My mom, who is 71, had a stroke while we were camping in the N. Ga. mountains. My time here at their home has suddenly extended itself. But she’s walking, talking and functioning fine enough. A slight wobble in her gait. We’re waiting for doctors to rule out any further risk beyond the typical post-stroke risk. It started as a disturbance in her vision much like a pre-migraine. I know it well myself. But this got worse and stayed. And this was apparently when the stroke occurred. In the visual cortex. Her vision is all fragmented and flashing neon brightness. It exhausts her. Her question: Is this permanent? Doc’s response: The brain has an amazing capacity to heal itself. She and all of us here are in shock. This is a go-getter woman. Tough. Takes good care of herself. Both her parents died suddenly and horribly of heart disease undetected. She’s made sure not to let that happen, surpassing their longevity by many years already.
This has been, in spite of it all, a healing time for us. When you run out of the hills of Georgia and fast to the seemingly greener hillsides of North Carolina, you leave a bit of a track, a wake. That’s especially true for me since I left in total frustration with life and with my history. I was none too sure of my religion or. Or. Looking at old photos last night it struck me, once again, how much has changed. I was a shadow of who I am now when I left here. My mom has only recently begun to recover from the whiplash of such a stark change. How does she talk to me about Jesus anymore when she knows I’m just not there now? It’s not easy but she respects where I am, grieves it some. And she was never the type of person I could hide such changes from, ever. We’ve hobbled along, testing and re-testing our relationship these past 5 years especially. It’s been a study in courage for both of us.

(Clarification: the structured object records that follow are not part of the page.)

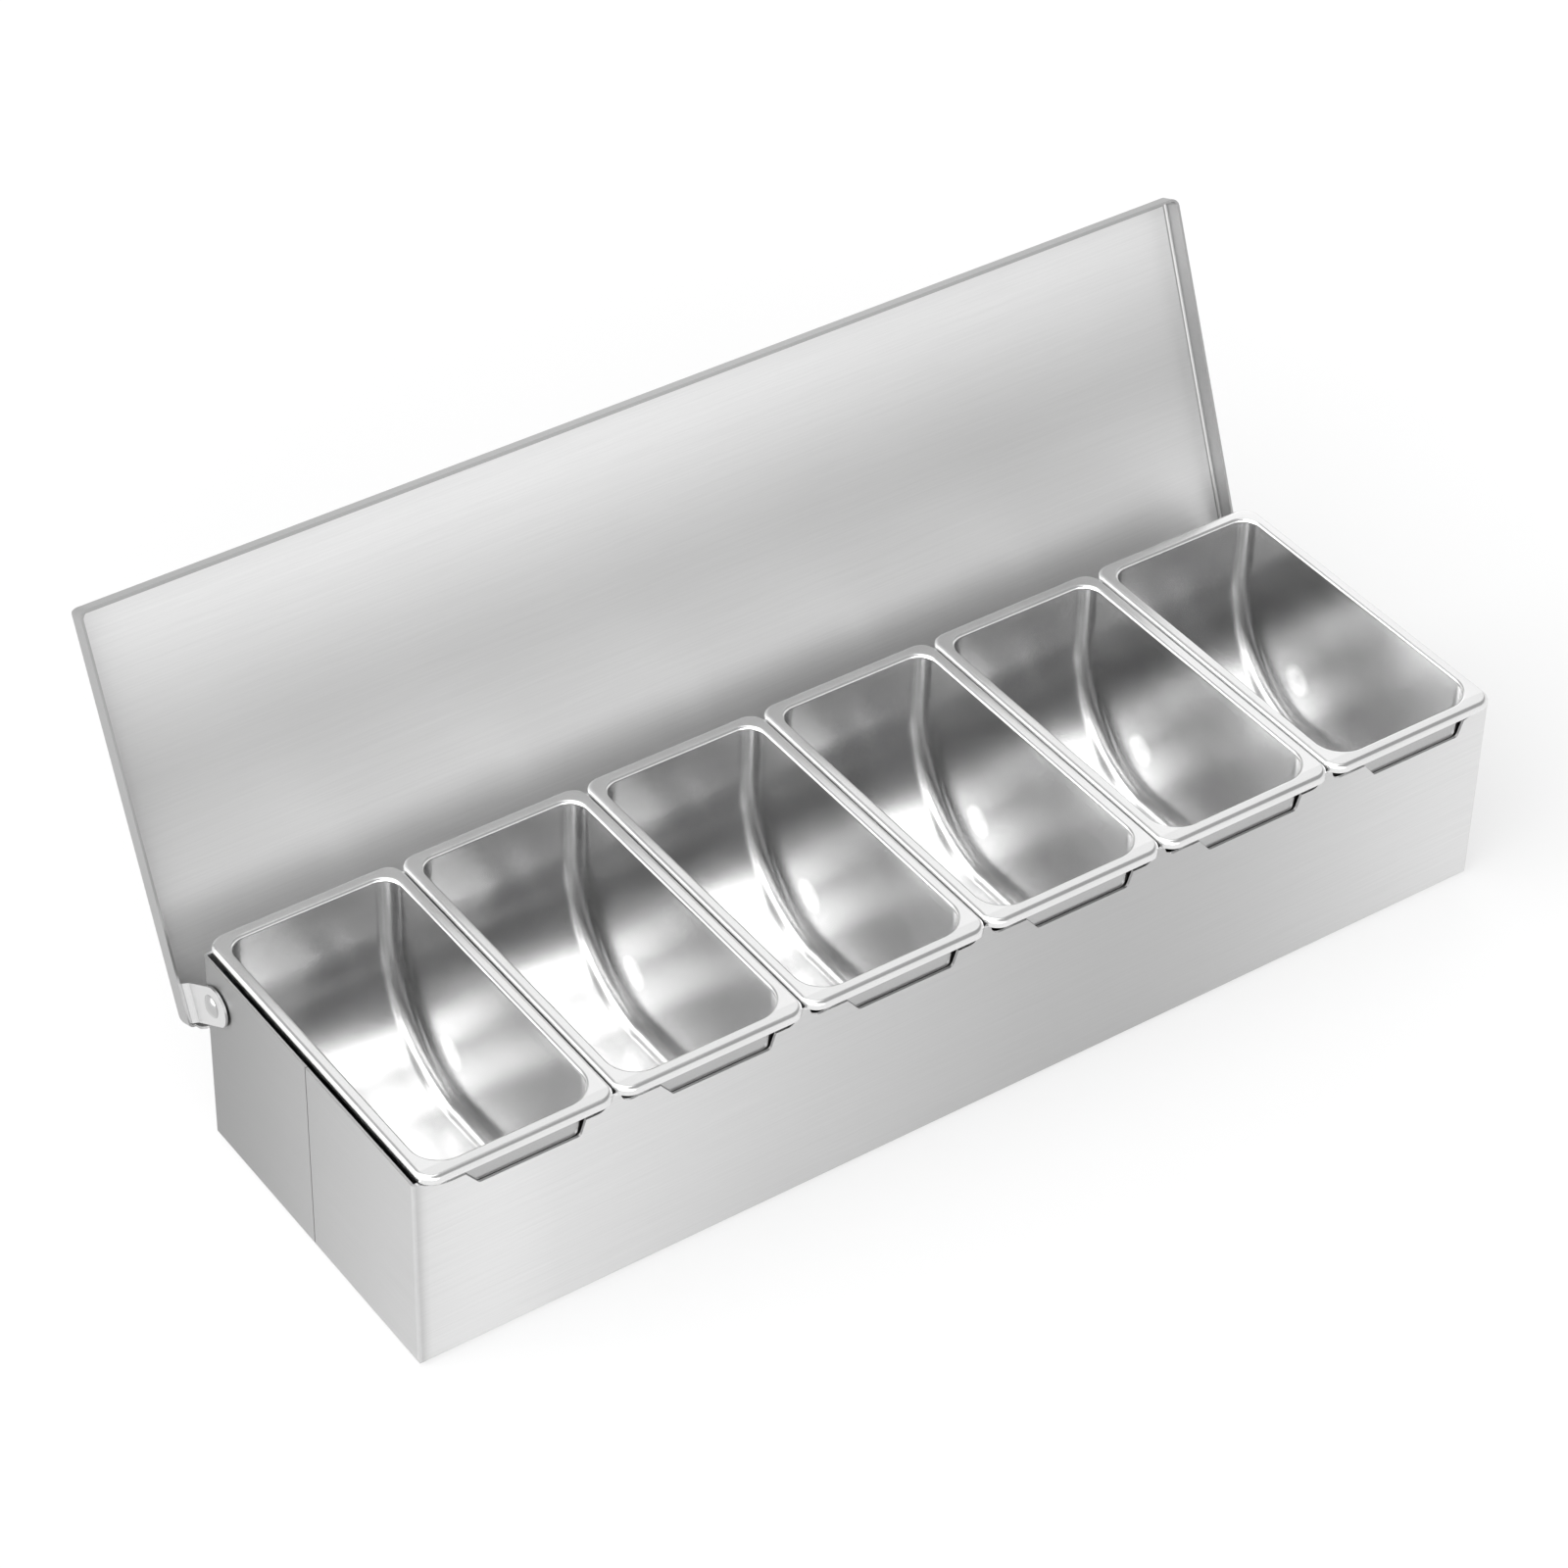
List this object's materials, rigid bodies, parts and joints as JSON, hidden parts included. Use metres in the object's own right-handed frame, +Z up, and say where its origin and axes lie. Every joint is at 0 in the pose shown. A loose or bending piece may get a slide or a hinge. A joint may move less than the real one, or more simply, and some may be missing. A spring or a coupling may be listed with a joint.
{
  "type": "condiment caddy",
  "caption": "Long open box of folded sheet steel with lift-out pans side by side, scooped at the back, under one full-length lid on riveted ears.",
  "frame": {"origin": "centre of the box's floor, on its underside", "axes": "+X along the box to the right as seen from the front, +Y to the back where the hinge is, +Z up"},
  "size_m": [0.458, 0.2065, 0.1865],
  "materials": {
    "brushed_box": "brushed along the box's length, satin",
    "mill_finish_strap": "plain mill finish",
    "polished_pan": "polished, softly blurred reflections",
    "brushed_lid": "brushed along the lid's length, satin",
    "polished_ear": "polished",
    "bright_rivet": "bright, smooth",
    "plain_washer": "plain"
  },
  "bodies": {
    "box": {"body_tub": "brushed_box", "seam_strap_left": "mill_finish_strap", "seam_strap_right": "mill_finish_strap", "hinge_rivet_left": "bright_rivet", "hinge_rivet_right": "bright_rivet", "hinge_washer_left": "plain_washer", "hinge_washer_right": "plain_washer"},
    "lid": {"lid_cover": "brushed_lid", "lid_front_fold": "brushed_lid", "lid_left_fold": "brushed_lid", "lid_right_fold": "brushed_lid", "lid_rear_fold": "brushed_lid", "lid_skirt": "brushed_lid", "hinge_ear_left": "polished_ear", "hinge_ear_right": "polished_ear"},
    "pan_1_body": {"pan_1": "polished_pan"},
    "pan_2_body": {"pan_2": "polished_pan"},
    "pan_3_body": {"pan_3": "polished_pan"},
    "pan_4_body": {"pan_4": "polished_pan"},
    "pan_5_body": {"pan_5": "polished_pan"},
    "pan_6_body": {"pan_6": "polished_pan"}
  },
  "joints": [
    {"name": "lid_hinge", "type": "hinge", "parent": "box", "child": "lid", "pos_m": [0, 0.06025, 0.0637], "axis": [-1, 0, 0], "range_deg": [-114.1, 0]},
    {"name": "pan_1_lift", "type": "slide", "parent": "box", "child": "pan_1_body", "axis": [0, 0, 1], "range_m": [0, 0.09]},
    {"name": "pan_2_lift", "type": "slide", "parent": "box", "child": "pan_2_body", "axis": [0, 0, 1], "range_m": [0, 0.09]},
    {"name": "pan_3_lift", "type": "slide", "parent": "box", "child": "pan_3_body", "axis": [0, 0, 1], "range_m": [0, 0.09]},
    {"name": "pan_4_lift", "type": "slide", "parent": "box", "child": "pan_4_body", "axis": [0, 0, 1], "range_m": [0, 0.09]},
    {"name": "pan_5_lift", "type": "slide", "parent": "box", "child": "pan_5_body", "axis": [0, 0, 1], "range_m": [0, 0.09]},
    {"name": "pan_6_lift", "type": "slide", "parent": "box", "child": "pan_6_body", "axis": [0, 0, 1], "range_m": [0, 0.09]}
  ]
}
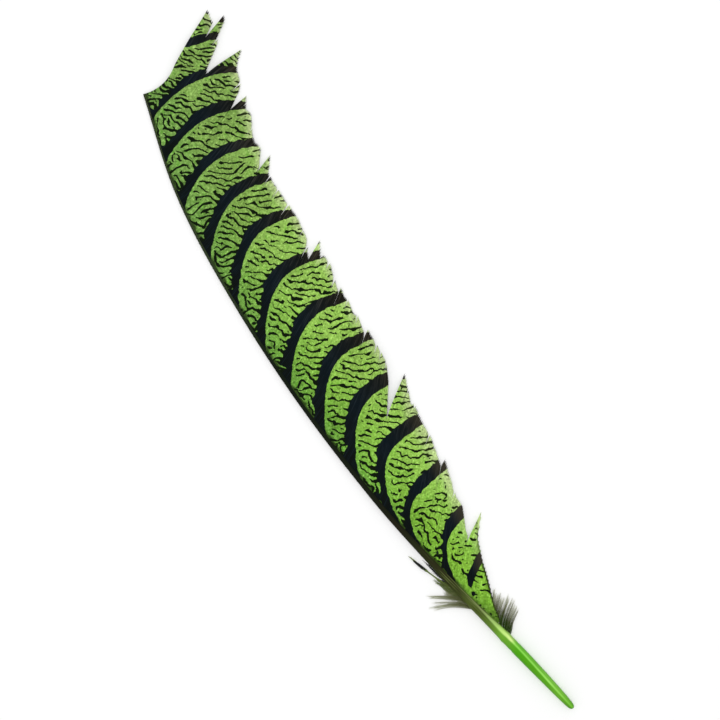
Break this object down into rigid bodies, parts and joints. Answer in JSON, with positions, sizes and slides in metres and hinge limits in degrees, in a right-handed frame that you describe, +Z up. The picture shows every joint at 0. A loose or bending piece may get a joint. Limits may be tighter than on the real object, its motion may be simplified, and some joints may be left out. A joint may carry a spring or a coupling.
{
  "type": "pheasant tail feather",
  "caption": "Long bowed pheasant side tail feather, dyed green with black bars: tapering shaft, one broad vane parted into locks, stripped narrow side, tufts of down.",
  "frame": {"origin": "under the middle of the feather's box, on the surface it lies on", "axes": "+X from the quill to the tip, +Y to the stripped side, +Z up, out of the feather's upper face"},
  "size_m": [0.4061, 0.0857, 0.0054],
  "materials": {
    "shaft_keratin": "glossy horn, lime green at the quill, olive to black-brown along the rachis",
    "barred_vane": "hooked barbs, lime green with blue-black bars and fine wavy lines, soft silky sheen",
    "remnant_barbs": "loose barbs, olive and black, matt",
    "grey_down": "loose down, grey and olive, matt and wispy"
  },
  "bodies": {
    "root": {"shaft": "shaft_keratin", "vane_lock_01": "barred_vane", "vane_lock_02": "barred_vane", "vane_lock_03": "barred_vane", "vane_lock_04": "barred_vane", "vane_lock_05": "barred_vane", "vane_lock_06": "barred_vane", "vane_lock_07": "barred_vane", "vane_lock_08": "barred_vane", "vane_lock_09": "barred_vane", "vane_lock_10": "barred_vane", "vane_lock_11": "barred_vane", "narrow_vane_remnant": "remnant_barbs", "down_narrow_side": "grey_down", "down_broad_side": "grey_down"}
  },
  "joints": []
}
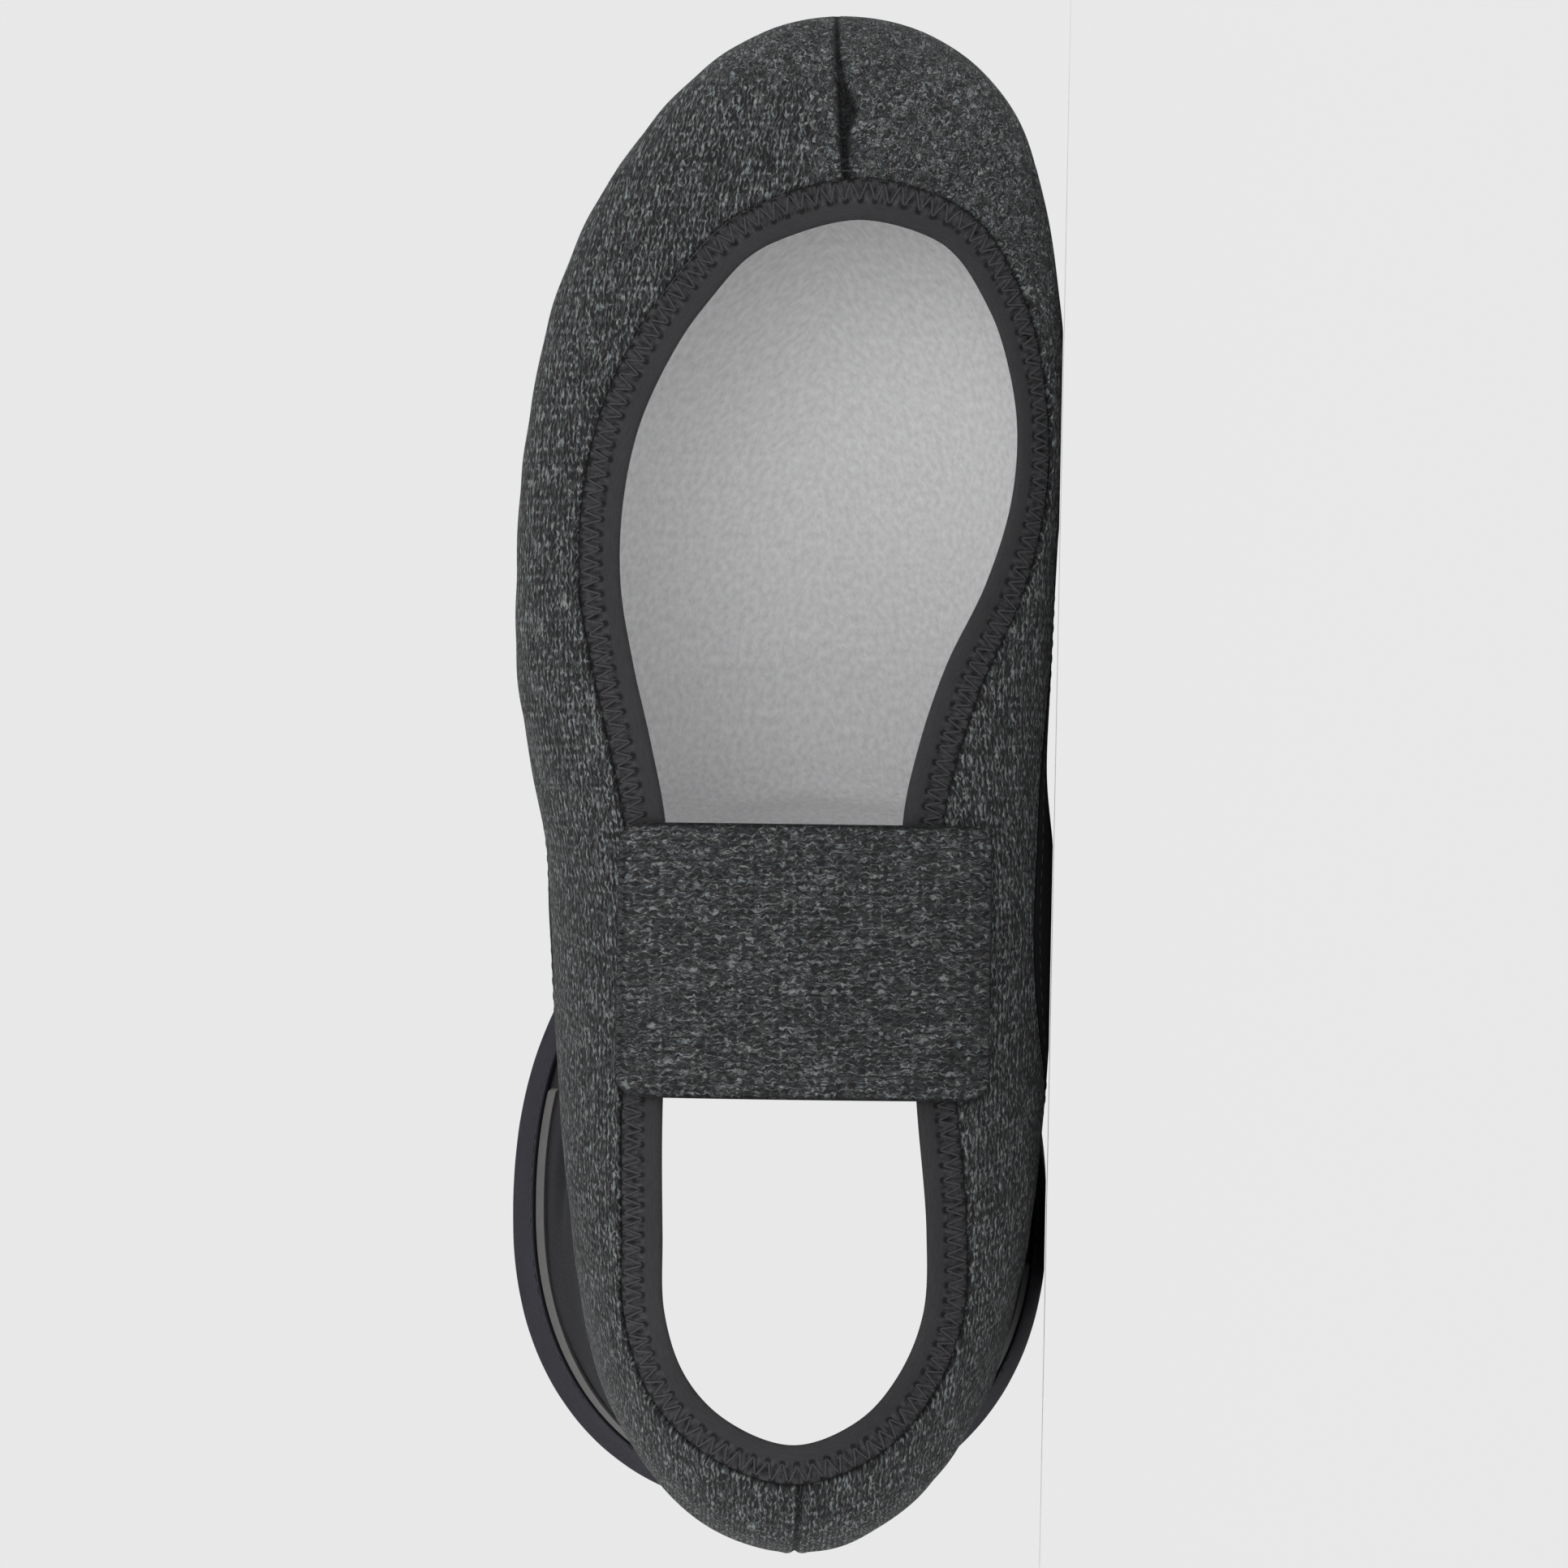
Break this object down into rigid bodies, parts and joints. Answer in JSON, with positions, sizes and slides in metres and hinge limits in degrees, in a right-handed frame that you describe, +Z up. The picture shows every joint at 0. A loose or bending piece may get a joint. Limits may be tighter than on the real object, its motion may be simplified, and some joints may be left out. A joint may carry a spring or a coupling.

So, holding hands, providing Reiki, laughing, filling out her forms for her…as sorry as we all are that it has had to be like this, I know she felt the deeper healing as much as I did. We’ve spoken openly about the hurts between us, found peace together. You can’t ask for more than that. No, actually you can. You can ask for a couple more decades of restoring what can never be destroyed. That’s all I ask.